3. Visualizing the “Slowest Paths”
Once the data is in your monitoring tool, you can create a P99 Latency Heatmap.
Architectural Reasoning:
Do not focus on the “Average” latency. Focus on the P99 (99th Percentile). If your “Average” lookup is 200ms but your P99 is 8,000ms, it means 1% of your customers are experiencing a massive delay that likely leads to IVR abandonment. CloudWatch allows you to visualize this spike and correlate it with external events (e.g., a database backup or network congestion).
4. Implementing “Alerting on Regression”
Automated profiling allows you to catch performance issues before they become outages.
The Strategy:
Configure a CloudWatch Alarm on your LatencyMs metric.
- Threshold: If
P99 Latency > 2,000msfor more than 5 minutes. - Action: Send a Slack/PagerDuty notification to the DevOps team.
- The Benefit: You will know that the “CRM Lookup” is slowing down before the first customer complains about a “Laggy IVR.”
Validation, Edge Cases & Troubleshooting
Edge Case 1: “Telemetry Overhead” (The Observer Effect)
- The failure condition: The act of measuring the latency actually increases the total latency of the IVR.
- The root cause: Every “Telemetry Push” Data Action adds ~100ms of overhead to the call flow.
- The solution: Implement Sampled Profiling.
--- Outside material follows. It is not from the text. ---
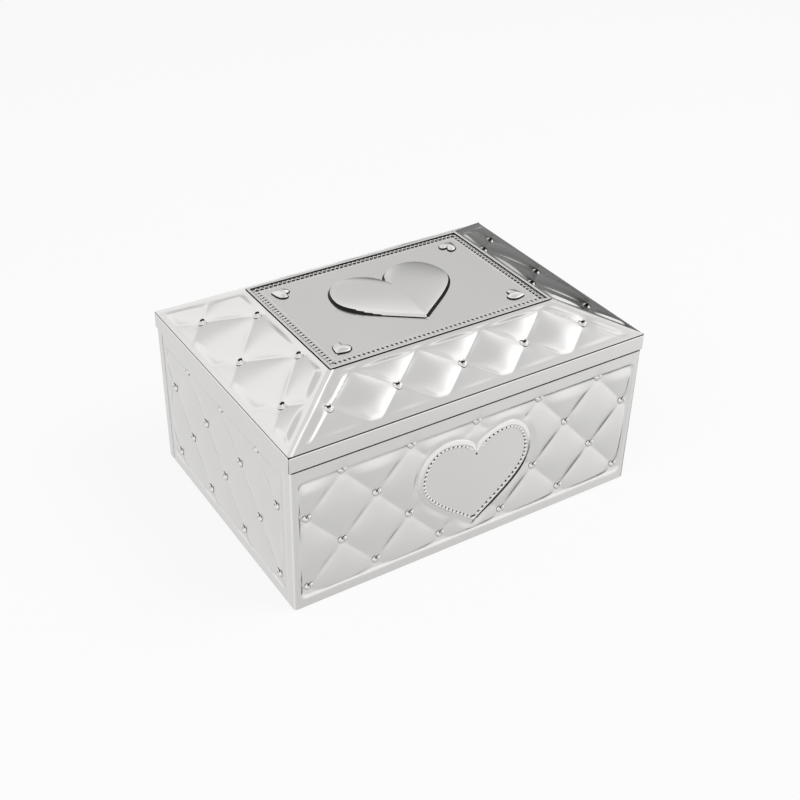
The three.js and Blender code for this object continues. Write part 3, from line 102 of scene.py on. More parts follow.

Do not measure every call. Use a
Random(1, 100)function in Architect. Only trigger the performance profiling logic if the random number is1(1% sampling rate). This provides a statistically significant dataset without impacting 99% of your customers.
Edge Case 2: Silent Failures in Data Actions
- The failure condition: A Data Action returns a “Success” (HTTP 200) but it took 10 seconds to respond.
- The root cause: Missing Timeout Configuration in the Data Action.
- The solution: Always set a strict Timeout in the Data Action configuration (e.g., 3,000ms). In Architect, if the “Timeout” path is taken, log a latency of
3,000msand increment a “Failure_Counter” metric to distinguish between “Slow” and “Broken” integrations.